:: PROBLEM ::
Set down only the lines running from the one with "left_post();" to the one with "if obj.type not", both lines included, exactly as they stand, please.

:: DATASET CONTENT ::
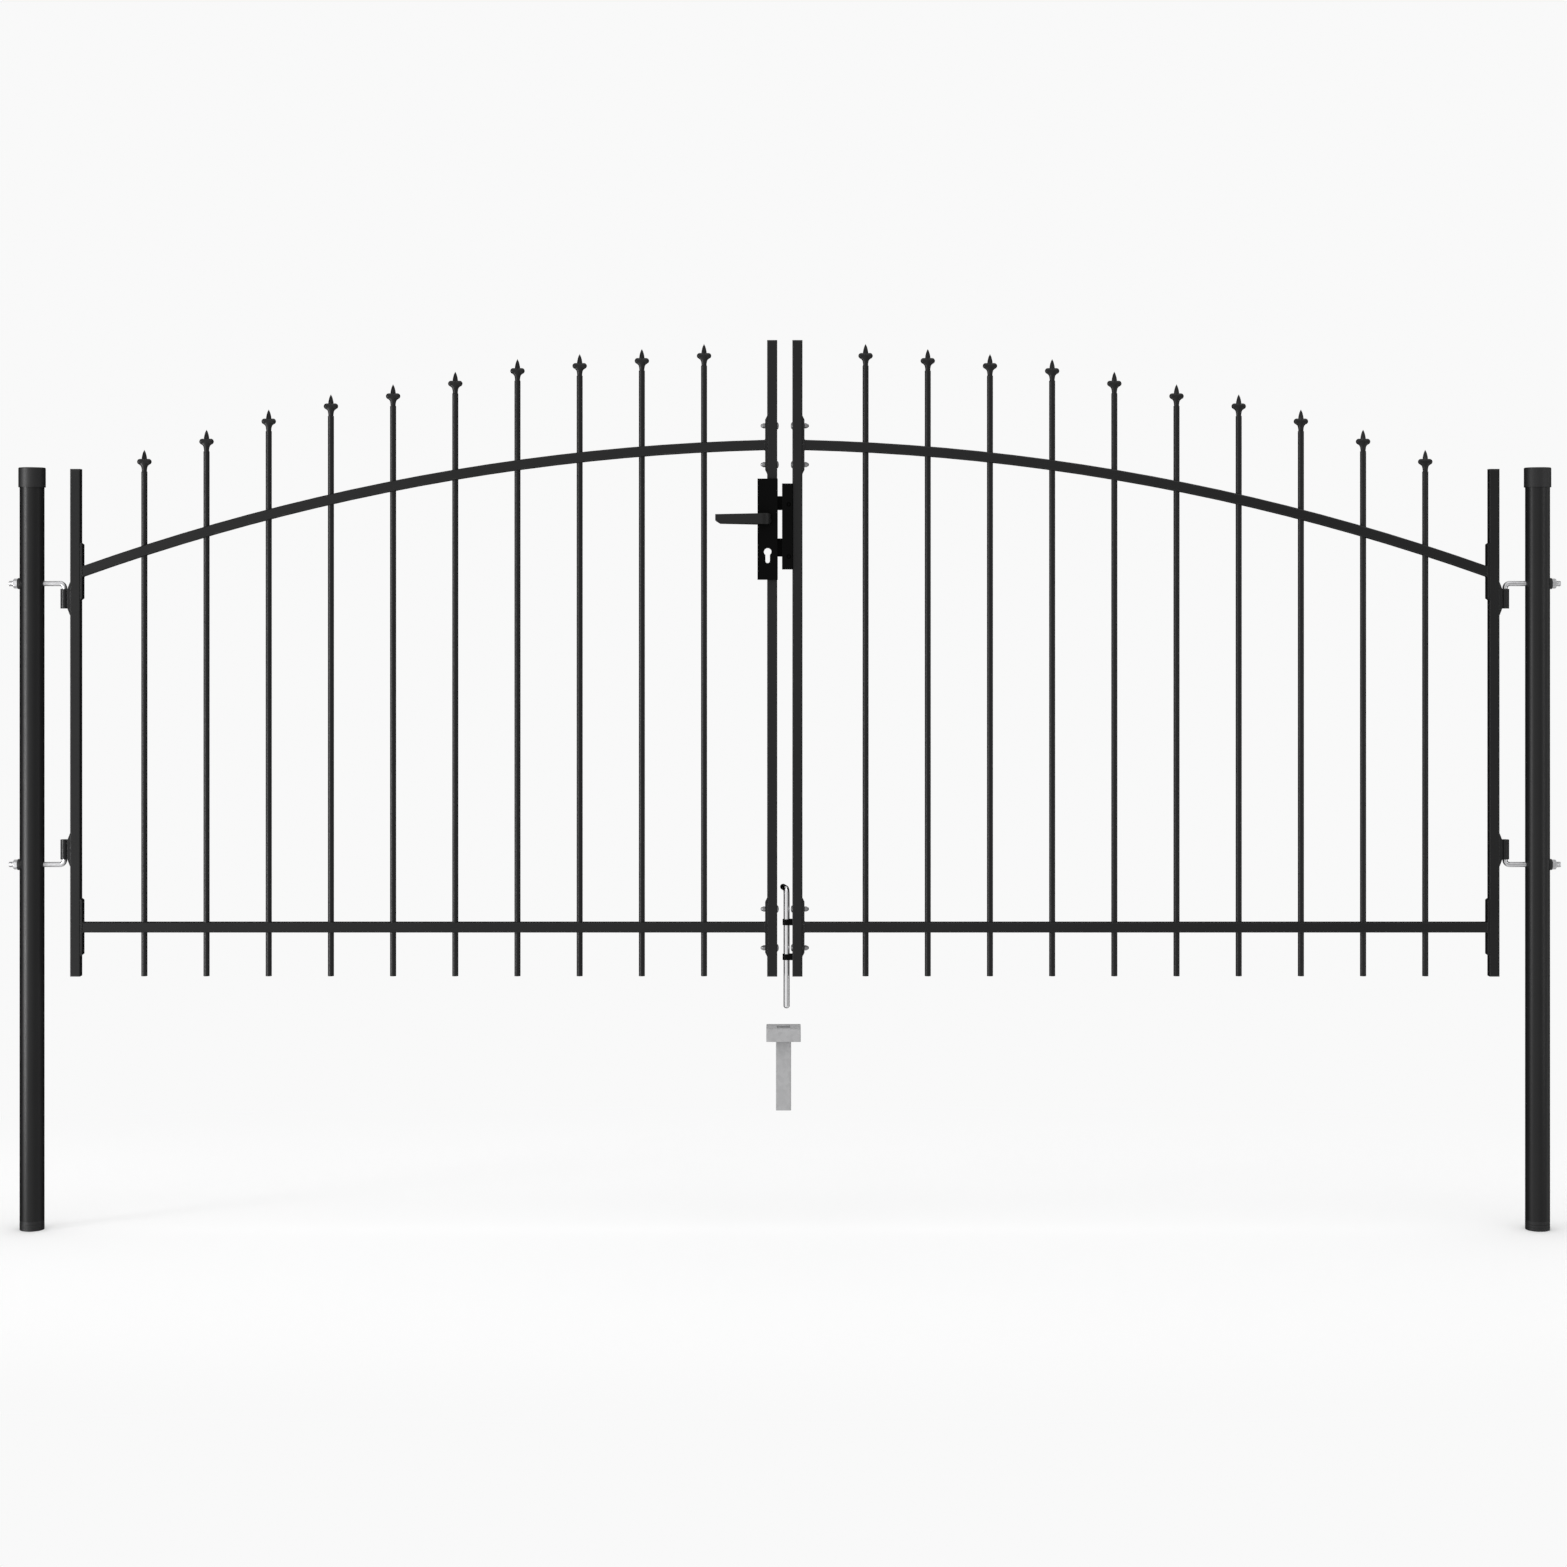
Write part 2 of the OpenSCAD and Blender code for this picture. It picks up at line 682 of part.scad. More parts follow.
// Dead bolt: a square nose, with a tail that passes above the keyhole as it is drawn back
module dead_bolt() {
    top = dead_bolt_z + dead_bolt_h / 2;
    tail_z = keyhole_z + keyhole_d / 2 + keyhole_clear;
    color(lock_black) {
        translate([lock_x1, -dead_bolt_t / 2, top - dead_bolt_h])
            cube([bolt_out, dead_bolt_t, dead_bolt_h]);
        translate([lock_x1 - dead_bolt_tail, -dead_bolt_t / 2, tail_z])
            cube([dead_bolt_tail + bolt_out, dead_bolt_t, top - tail_z]);
    }
}

// Keeper box on the other leaf, with a pocket for each bolt
module keeper() {
    color(lock_black) difference() {
        translate([0, 0, keeper_z0]) linear_extrude(keeper_h) intersection() {
            translate([right_leaf_x0, 0]) rounded_rect(2 * keeper_w, keeper_depth, lock_corner);
            translate([keeper_x0, -keeper_depth / 2]) square([keeper_w, keeper_depth]);
        }
        translate([keeper_x0 + keeper_wall, -keeper_depth / 2 + keeper_wall,
                   keeper_z0 + keeper_wall])
            cube([keeper_w, keeper_depth - 2 * keeper_wall, keeper_h - 2 * keeper_wall]);
        translate([keeper_x0 - eps, -latch_t / 2 - pocket_play,
                   latch_z - latch_h / 2 - pocket_play])
            cube([keeper_w, latch_t + 2 * pocket_play, latch_h + 2 * pocket_play]);
        translate([keeper_x0 - eps, -dead_bolt_t / 2 - pocket_play,
                   dead_bolt_z - dead_bolt_h / 2 - pocket_play])
            cube([keeper_w, dead_bolt_t + 2 * pocket_play, dead_bolt_h + 2 * pocket_play]);
    }
}

// Two guide loops that hold the drop bolt beside the right meeting stile
module bolt_guides() {
    guide_r = drop_r + guide_wall;
    color(lock_black) for (z = guide_levels) translate([0, 0, z - guide_h / 2]) difference() {
        union() {
            translate([drop_x, 0, 0]) cylinder(r = guide_r, h = guide_h);
            translate([drop_x, -guide_r, 0])
                cube([right_leaf_x0 - drop_x, 2 * guide_r, guide_h]);
        }
        translate([drop_x, 0, -eps])
            cylinder(r = drop_r + running_play, h = guide_h + 2 * eps);
    }
}

// Drop bolt: a rod with a domed tip, bent over at the top into its handle
module drop_bolt() {
    straight = drop_bend_z - drop_tip_z;
    tip_flat = 1;
    tip_r = drop_r - tip_flat;
    color(zinc) translate([drop_x, 0, drop_tip_z]) rotate([0, 0, -drop_arm_turn]) {
        rotate_extrude() {
            square([tip_flat, straight]);
            translate([0, tip_r]) square([drop_r, straight - tip_r]);
            intersection() {
                translate([tip_flat, tip_r]) circle(r = tip_r);
                square([drop_r, tip_r]);
            }
        }
        translate([-drop_bend_r, 0, straight]) rotate([90, 0, 0])
            rotate_extrude(angle = 90) translate([drop_bend_r, 0]) circle(r = drop_r);
        translate([-drop_arm, 0, straight + drop_bend_r]) rotate([0, 90, 0])
            cylinder(r = drop_r, h = drop_arm - drop_bend_r);
    }
}

// Ground socket: a sheet head over a square stem that takes the bolt
module ground_socket() {
    well = socket_stem - 2 * socket_wall;
    head_r = 3;
    stem_r = 2.5;
    color(zinc) translate([socket_x, 0, ground_h]) difference() {
        union() {
            translate([0, 0, -socket_head_h]) linear_extrude(socket_head_h)
                rounded_rect(socket_w, socket_w, head_r);
            translate([0, 0, -socket_h]) linear_extrude(socket_h)
                rounded_rect(socket_stem, socket_stem, stem_r);
        }
        difference() {
            translate([0, 0, -socket_head_h - eps])
                linear_extrude(socket_head_h - socket_wall + eps)
                    rounded_rect(socket_w - 2 * socket_wall, socket_w - 2 * socket_wall,
                                 head_r - socket_wall);
            translate([0, 0, -socket_h]) linear_extrude(socket_h)
                rounded_rect(socket_stem, socket_stem, stem_r);
        }
        translate([-well / 2, -well / 2, -socket_h + socket_wall])
            cube([well, well, socket_h + eps]);
    }
}

// Every piece by its own name: the posts and what is fixed to them
module left_post() { color(frame_black) post_tube(); }
module right_post() { color(frame_black) on_right() post_tube(); }
module left_post_cap() { color(plastic_black) post_cap(); }
module right_post_cap() { color(plastic_black) on_right() post_cap(); }
module left_post_foot() { color(plastic_black) post_foot(); }
module right_post_foot() { color(plastic_black) on_right() post_foot(); }
module left_upper_hook() { color(zinc) hook(hook_levels[1], -1); }
module left_lower_hook() { color(zinc) hook(hook_levels[0], 1); }
module right_upper_hook() { color(zinc) on_right() hook(hook_levels[1], -1); }
module right_lower_hook() { color(zinc) on_right() hook(hook_levels[0], 1); }
module hook_saddles() {
    color(plastic_black) {
        saddles();
        on_right() saddles();
    }
}
module hook_nuts() {
    color(zinc) {
        nuts();
        on_right() nuts();
    }
}

// The left leaf's frame
module left_hinge_stile() { hinge_stile(); }
module left_meeting_stile() { lock_side_stile(); }
module left_stile_caps() { stile_caps(); }
module left_arch_rail() { arch_rail(); }
module left_bottom_rail() { bottom_rail(); }
module left_pickets() { pickets(); }
module left_finials() { finials(); }
module left_hinge_flanges() { hinge_flanges(); }
module left_meeting_flanges() { meeting_flanges(); }
module left_flange_bolts() { flange_bolts(); }
module left_upper_barrel() { barrel(barrel_levels[1]); }
module left_lower_barrel() { barrel(barrel_levels[0]); }

// The right leaf's frame
module right_hinge_stile() { on_right() hinge_stile(); }
module right_meeting_stile() { on_right() plain_meeting_stile(); }
module right_stile_caps() { on_right() stile_caps(); }
module right_arch_rail() { on_right() arch_rail(); }
module right_bottom_rail() { on_right() bottom_rail(); }
module right_pickets() { on_right() pickets(); }
module right_finials() { on_right() finials(); }
module right_hinge_flanges() { on_right() hinge_flanges(); }
module right_meeting_flanges() { on_right() meeting_flanges(); }
module right_flange_bolts() { on_right() flange_bolts(); }
module right_upper_barrel() { on_right() barrel(barrel_levels[1]); }
module right_lower_barrel() { on_right() barrel(barrel_levels[0]); }

left_post();
right_post();
left_post_cap();
right_post_cap();
left_post_foot();
right_post_foot();
left_upper_hook();
left_lower_hook();
right_upper_hook();
right_lower_hook();
hook_saddles();
hook_nuts();
ground_socket();
left_hinge_stile();
left_meeting_stile();
left_stile_caps();
left_arch_rail();
left_bottom_rail();
left_pickets();
left_finials();
left_hinge_flanges();
left_meeting_flanges();
left_flange_bolts();
left_upper_barrel();
left_lower_barrel();
right_hinge_stile();
right_meeting_stile();
right_stile_caps();
right_arch_rail();
right_bottom_rail();
right_pickets();
right_finials();
right_hinge_flanges();
right_meeting_flanges();
right_flange_bolts();
right_upper_barrel();
right_lower_barrel();
lock_case();
lever_handle();
latch_bolt();
dead_bolt();
keeper();
bolt_guides();
drop_bolt();
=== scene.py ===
# %% [markdown]
# # A double driveway gate
# Two spear-topped leaves of square steel tube hang on round posts. The solids of every tube,
# hinge and bolt already exist at their real size. This lesson gives them their finishes, adds
# the small fittings that are too fine for the solids, and sets up a plain studio.

# %% Load the gate's solids and note the box they fill
import json
import math
import bpy
from mathutils import Matrix, Vector


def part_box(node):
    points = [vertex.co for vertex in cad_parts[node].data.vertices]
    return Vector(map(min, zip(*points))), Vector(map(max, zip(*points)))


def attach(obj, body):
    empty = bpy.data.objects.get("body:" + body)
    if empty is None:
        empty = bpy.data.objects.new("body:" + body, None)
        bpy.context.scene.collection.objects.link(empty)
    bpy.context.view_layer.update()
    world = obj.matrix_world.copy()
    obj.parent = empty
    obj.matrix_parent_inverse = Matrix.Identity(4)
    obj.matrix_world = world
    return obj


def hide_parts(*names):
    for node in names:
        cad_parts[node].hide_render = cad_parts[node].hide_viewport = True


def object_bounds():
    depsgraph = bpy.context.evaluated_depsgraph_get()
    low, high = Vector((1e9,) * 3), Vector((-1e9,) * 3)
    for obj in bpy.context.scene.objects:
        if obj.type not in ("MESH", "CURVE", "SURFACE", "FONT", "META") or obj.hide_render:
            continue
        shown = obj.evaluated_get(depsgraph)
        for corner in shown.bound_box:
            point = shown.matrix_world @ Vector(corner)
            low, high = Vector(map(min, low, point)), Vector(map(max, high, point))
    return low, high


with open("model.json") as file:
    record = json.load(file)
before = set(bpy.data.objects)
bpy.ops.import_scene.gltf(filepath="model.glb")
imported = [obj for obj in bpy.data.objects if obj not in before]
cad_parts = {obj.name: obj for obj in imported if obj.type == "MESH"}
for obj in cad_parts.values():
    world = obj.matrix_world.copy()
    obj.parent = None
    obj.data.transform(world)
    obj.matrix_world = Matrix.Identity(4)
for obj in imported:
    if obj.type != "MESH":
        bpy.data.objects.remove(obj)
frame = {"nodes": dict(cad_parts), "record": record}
cad_low, cad_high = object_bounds()
print("gate size in metres:", [round(v, 3) for v in cad_high - cad_low])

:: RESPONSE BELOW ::
left_post();
right_post();
left_post_cap();
right_post_cap();
left_post_foot();
right_post_foot();
left_upper_hook();
left_lower_hook();
right_upper_hook();
right_lower_hook();
hook_saddles();
hook_nuts();
ground_socket();
left_hinge_stile();
left_meeting_stile();
left_stile_caps();
left_arch_rail();
left_bottom_rail();
left_pickets();
left_finials();
left_hinge_flanges();
left_meeting_flanges();
left_flange_bolts();
left_upper_barrel();
left_lower_barrel();
right_hinge_stile();
right_meeting_stile();
right_stile_caps();
right_arch_rail();
right_bottom_rail();
right_pickets();
right_finials();
right_hinge_flanges();
right_meeting_flanges();
right_flange_bolts();
right_upper_barrel();
right_lower_barrel();
lock_case();
lever_handle();
latch_bolt();
dead_bolt();
keeper();
bolt_guides();
drop_bolt();
=== scene.py ===
# %% [markdown]
# # A double driveway gate
# Two spear-topped leaves of square steel tube hang on round posts. The solids of every tube,
# hinge and bolt already exist at their real size. This lesson gives them their finishes, adds
# the small fittings that are too fine for the solids, and sets up a plain studio.

# %% Load the gate's solids and note the box they fill
import json
import math
import bpy
from mathutils import Matrix, Vector


def part_box(node):
    points = [vertex.co for vertex in cad_parts[node].data.vertices]
    return Vector(map(min, zip(*points))), Vector(map(max, zip(*points)))


def attach(obj, body):
    empty = bpy.data.objects.get("body:" + body)
    if empty is None:
        empty = bpy.data.objects.new("body:" + body, None)
        bpy.context.scene.collection.objects.link(empty)
    bpy.context.view_layer.update()
    world = obj.matrix_world.copy()
    obj.parent = empty
    obj.matrix_parent_inverse = Matrix.Identity(4)
    obj.matrix_world = world
    return obj


def hide_parts(*names):
    for node in names:
        cad_parts[node].hide_render = cad_parts[node].hide_viewport = True


def object_bounds():
    depsgraph = bpy.context.evaluated_depsgraph_get()
    low, high = Vector((1e9,) * 3), Vector((-1e9,) * 3)
    for obj in bpy.context.scene.objects:
        if obj.type not in ("MESH", "CURVE", "SURFACE", "FONT", "META") or obj.hide_render:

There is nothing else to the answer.